Silva, who says she will serve only one term, would reinstate a fuel tax and allow more fluctuation in the regulated prices of essentials such as gasoline. These moves would add 1.5 points to the 6.5 percent inflation rate, Giannetti acknowledges, but he says inflation will drop as industry becomes more efficient and government more fiscally responsible. Silva would shore up the budget by reducing the role of public banks in making subsidized loans to large corporations. Giannetti notes that the state-controlled bank BNDES’s benchmark lending rate is 5 percent, compared with the central bank’s 11 percent: “Monetary policy in Brazil is schizophrenic,” he says. “The state banks increase credit, and the central bank attempts to contain credit.” Silva wants a law granting the central bank complete independence.

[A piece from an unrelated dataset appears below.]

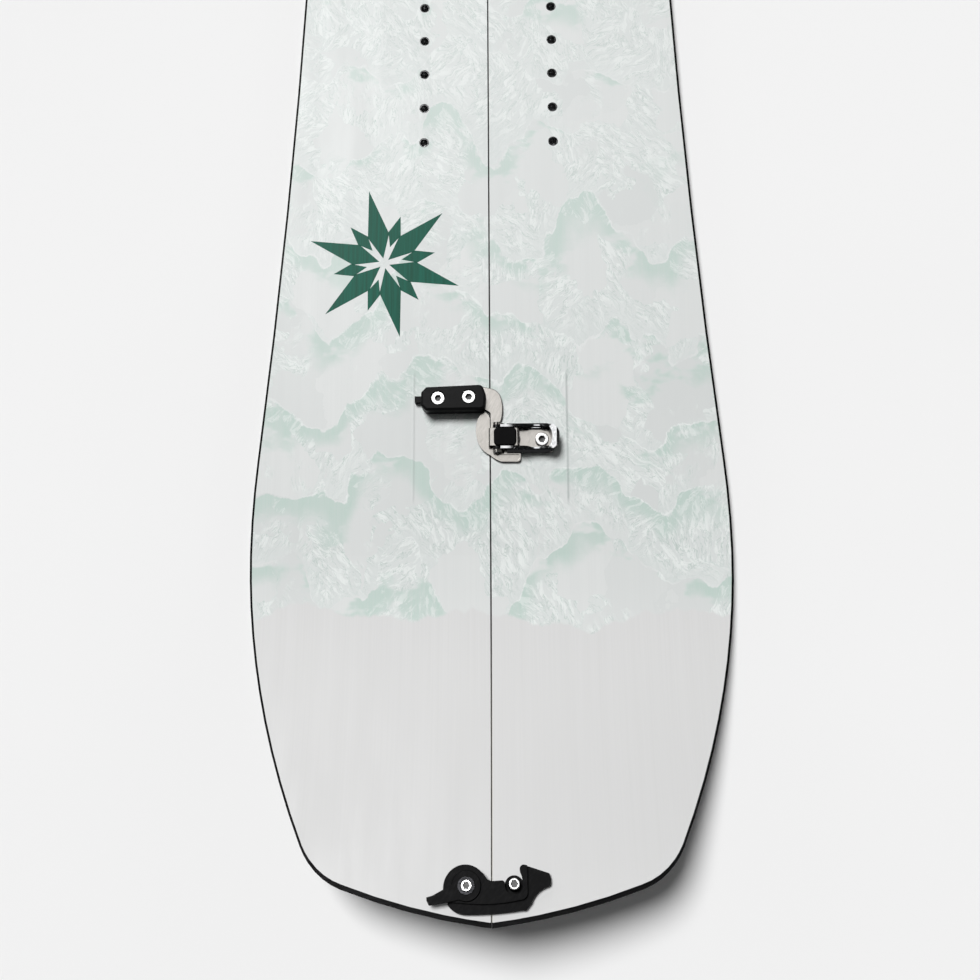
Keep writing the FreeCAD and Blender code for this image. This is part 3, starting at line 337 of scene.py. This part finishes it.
def wood_material():
    """Vertical strips of poplar and paulownia, glued side by side along the board."""
    g = Graph("core_wood")
    x, y, _ = g.split(g.place)
    strips_per_metre = 90
    strip = g.math("FLOOR", g.math("MULTIPLY", x, strips_per_metre))
    tone = g.random(strip)
    rings = g.noise(g.join(g.math("MULTIPLY", x, 420), g.math("MULTIPLY", y, 6), tone), 1.0, 4, 0.6, 0.5)
    pores = g.streaks((2600, 90, 900), 2)
    colour = g.mix(tone, srgb(204, 170, 122), srgb(226, 200, 156))
    colour = g.mix(g.spread(rings, 0.4, 0.7, 0.0, 0.6), colour, srgb(172, 134, 88))
    colour = g.mix(g.spread(pores, 0.6, 0.8, 0.0, 0.5), colour, srgb(120, 88, 56))
    return g.finish(Base_Color=colour, Roughness=g.vary(rings, 0.5, 0.68),
                    Normal=g.bump(pores, 0.00006, 0.4))


def sidewall_material():
    """Black plastic sidewall, milled lengthwise."""
    g = Graph("sidewall")
    mill = g.streaks((60, 60, 2600), 3, 0.6)
    scuff = g.streaks((240, 90, 900), 4, 0.65)
    colour = g.mix(g.spread(scuff, 0.55, 0.8), srgb(4, 4, 5), srgb(16, 16, 17))
    return g.finish(Base_Color=colour, Roughness=g.vary(mill, 0.42, 0.6),
                    Normal=g.bump(mill, 0.00003, 0.5), Specular_IOR_Level=0.05)


def edge_material():
    """Ground steel edge: grinding marks along it, a few dull spots, and painted shade near the seam
    between the halves.
    """
    g = Graph("edge_steel")
    marks = g.streaks((1800, 60, 4200), 4, 0.65)
    spots = g.noise(g.place, 160, 4, 0.6)
    colour = g.mix(g.vary(marks), srgb(150, 152, 155), srgb(196, 198, 201))
    colour = g.mix(g.spread(spots, 0.60, 0.74, 0.0, 0.5), colour, srgb(112, 104, 98))
    # painted shade: the edge darkened near the seam between the halves
    seam_inner, seam_outer = 0.0015, 0.004
    from_seam = g.math("ABSOLUTE", g.split(g.place)["X"])
    in_seam = g.spread(from_seam, seam_inner, seam_outer, 1.0, 0.0)
    colour = g.mix(in_seam, colour, srgb(40, 40, 41))
    rough = g.spread(marks, 0.25, 0.75, 0.24, 0.42)
    return g.finish(Base_Color=colour, Metallic=1.0, Roughness=rough, Normal=g.bump(marks, 0.00003, 0.5))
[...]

Silva has chipped away at any middle class support for Rousseff, who became a target of massive anti-corruption protests in June 2013. Silva’s risk, should she win, is that her political capital will be consumed by efforts to bend entrenched fiefdoms in Congress to her will. “Sticking rigorously to the moral high ground will give her a minority government, while abandoning it will frustrate much of her support base,” says Rafael Cortez, an analyst with São Paulo-based consultant Tendências Consultores Integrada.
Rousseff says a Silva government could provoke instability. In a TV ad, her Workers’ Party likens a possible Silva administration to those of Jânio Quadros and Fernando Collor. The first left office in 1961 after seven months, paving the way for military rule; the latter was impeached in 1992. “Dreaming is fine,” the ad says, “but elections are a time to keep your feet on the ground and come back to reality.”